Despojos de dignidade. Talvez seja esta uma forma arriscadamente simplista para apresentar o mais recente romance de João Pinto Coelho, que retrata a vida de uma pequena comunidade situada na Polónia antes, durante e depois da guerra e o contexto de um massacre perpetrado por cristãos relativamente a judeus, gente que antes convivia e se relacionava em contextos intimistas e pacíficos.
Muito se tem escrito e romanceado sobre a II Guerra Mundial, quase sempre a partir do comportamento invasor alemão, quase sempre com papeis consensualmente atribuídos a vítimas e a agressores. “Os Loucos da Rua Mazur” (Leya, 2017), de João Pinto Coelho (Prémio Leya 2017), apresenta uma abordagem diferente deste momento da história.

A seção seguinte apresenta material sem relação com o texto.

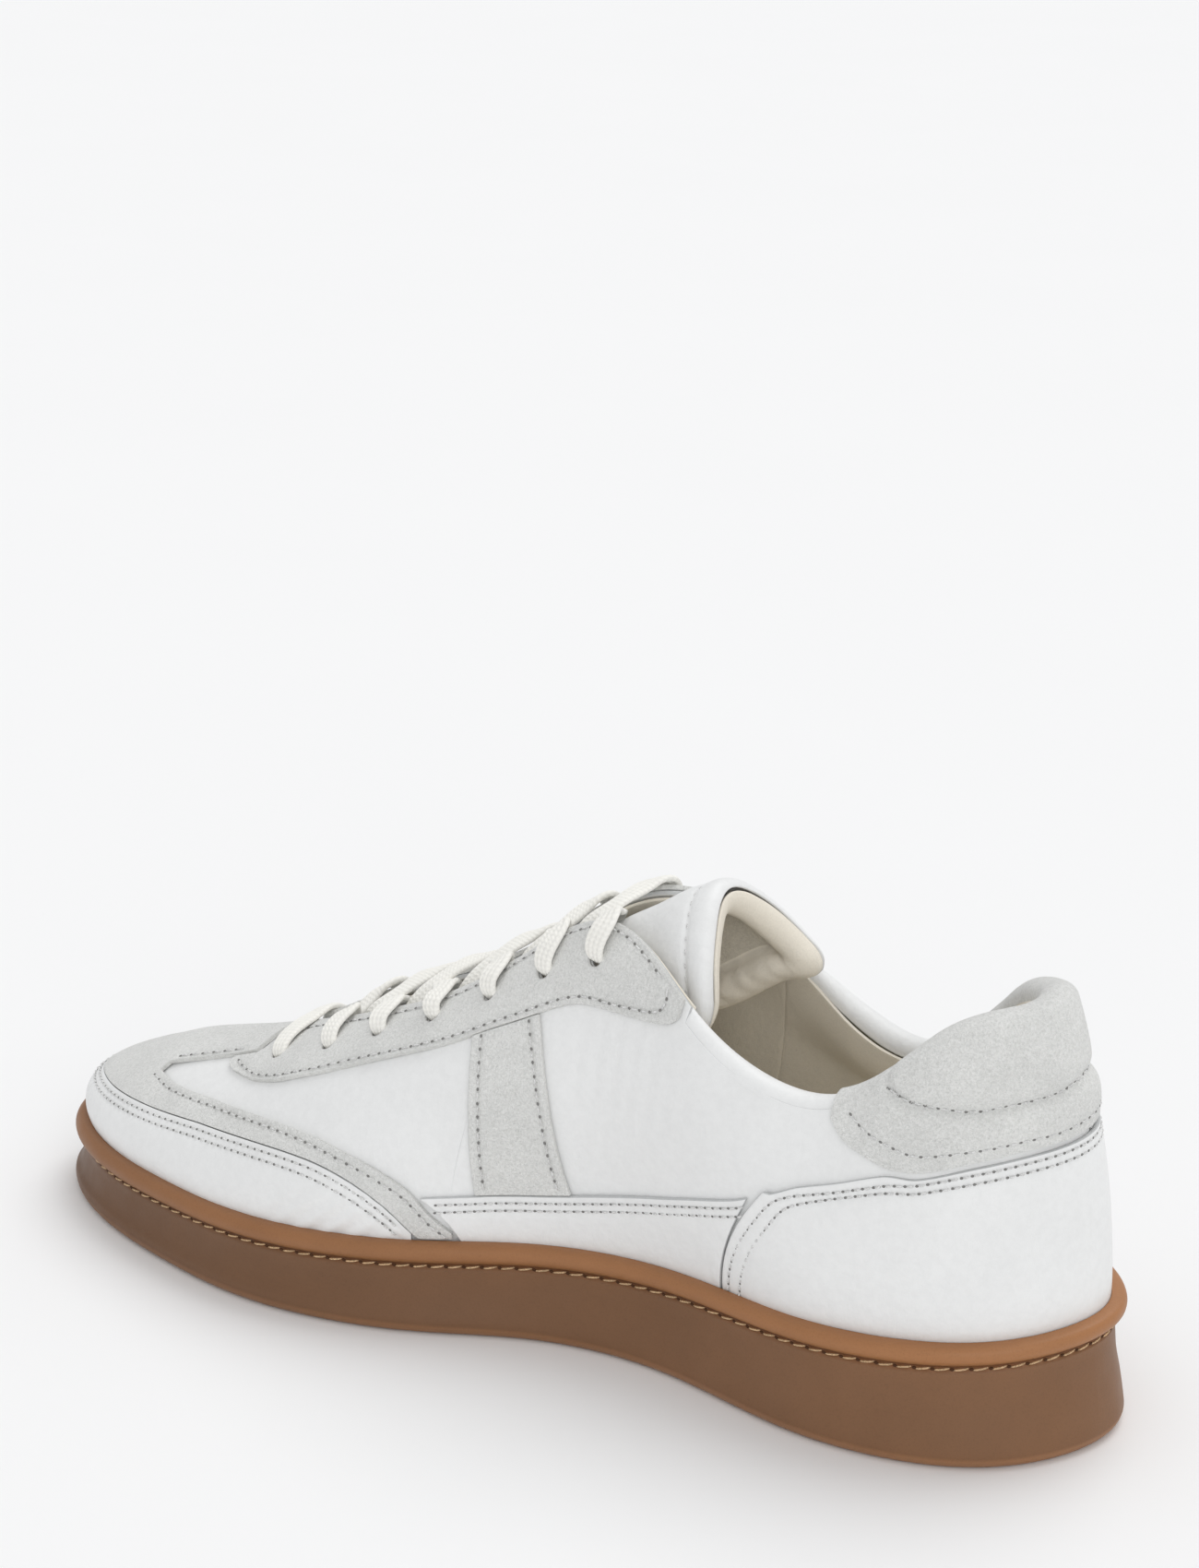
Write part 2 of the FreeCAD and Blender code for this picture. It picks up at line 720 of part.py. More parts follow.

No nordeste da Polónia, entre 1935 e 1941, acompanhamos a vida de três amigos, jovens adolescentes, que vêm as suas vidas clivadas pelos acontecimentos geopolíticos de então e pela herança religiosa e cultural que transportavam consigo. Yankel, judeu, cego, torna-se décadas mais tarde livreiro em Paris, capaz de encontrar imagens para retratar a realidade.
Eryk, católico, maquiavélico, revela-se um improvável escritor que se disfarça nas personagens que cria, ensaiando a própria vida nos romances. Shionka, uma muda funcional que se torna relatora e editora, voz de memórias que agridem quem as recupera. O foco é surpreendente, indo com detalhe a parcelas da vida de um povo que se viu duplamente invadido e dividido pelos dois invasores, alemães e russos, como pela fragmentação social e religiosa surgida na própria sociedade polaca.
Entre Setembro de 1939 e o fim do conflito mundial, a Polónia viu-se multiplamente dividida entre o ressentimento dirigido às forças alemãs e soviéticas, o registo de alianças e a sobrevivência relativamente aos invasores, vítima de um terror em massa e de um esquema de dilação e denúncia.
Durante anos, os polacos viram-se privados de dignidade e de confiança a determinada altura em si próprios, tal o efeito pernicioso da dilação, perseguição e aniquilação promovida pelos ocupantes e efectivada, em certos momentos, por eles próprios, sabendo que a qualquer momento qualquer pessoa poderia ser alvo do extermínio, fosse qual fosse o pretexto, religioso, genético, étnico ou tão só estético, qual busca da perfeição. Apontam-se para cerca de seis milhões de pessoas as vítimas polacas mortas durante a invasão do país no período de 1939 a 1945. Muitos sobreviveram tornando-se refugiados no seu próprio país.
“Os Loucos da Rua Mazur” dá voz e visibilidade a uma forma especialmente perversa do domínio ocupante, nazi e soviético, aquela que conseguiu corromper as bases da convivência e confiança comunitária, substituindo-a por dilação, denúncia e anti-semitismo levado ao extremo, entre os próprios polacos, retratando a forma como muitos foram exterminados fora dos campos e dos guetos. Já em 2001, em Paris, cada um dos três protagonistas, fisicamente sobreviventes, mas emocionalmente esfarrapados, dão corpo à resiliência, reserva e dignidade do povo polaco. Ao recuperarem as memórias da inverosimilhança de episódios passados, vividos pelos próprios constatam que “quem viu de frente o inferno, não pode querer lá voltar nem contar o que encontrou”.
Longe de ser consensual, especialmente pela visão que o autor apresenta da fragmentação da sociedade polaca, trata-se de um livro que rompe com a unilateralidade dominante de apresentação destes acontecimentos históricos. Fá-lo depois de, entre outros projectos na área, ter integrado acções do Conselho da Europa em Auschwitz e trabalhado de perto com vários investigadores do Holocausto. Como relato com fundamento histórico, a narrativa de João Pinto Coelho serve-se da magia das palavras e da escrita, das letras e dos sons, independentemente da sua forma, como forma de sobrevivência e renovação de uma memória que se deseja imparcial e profundamente subjectiva. Contraditório? Talvez. Impossível? Não necessariamente. Leiamos “Os Loucos da Rua Mazur” e constatemos a forma como as cinzas desta memória assentaram.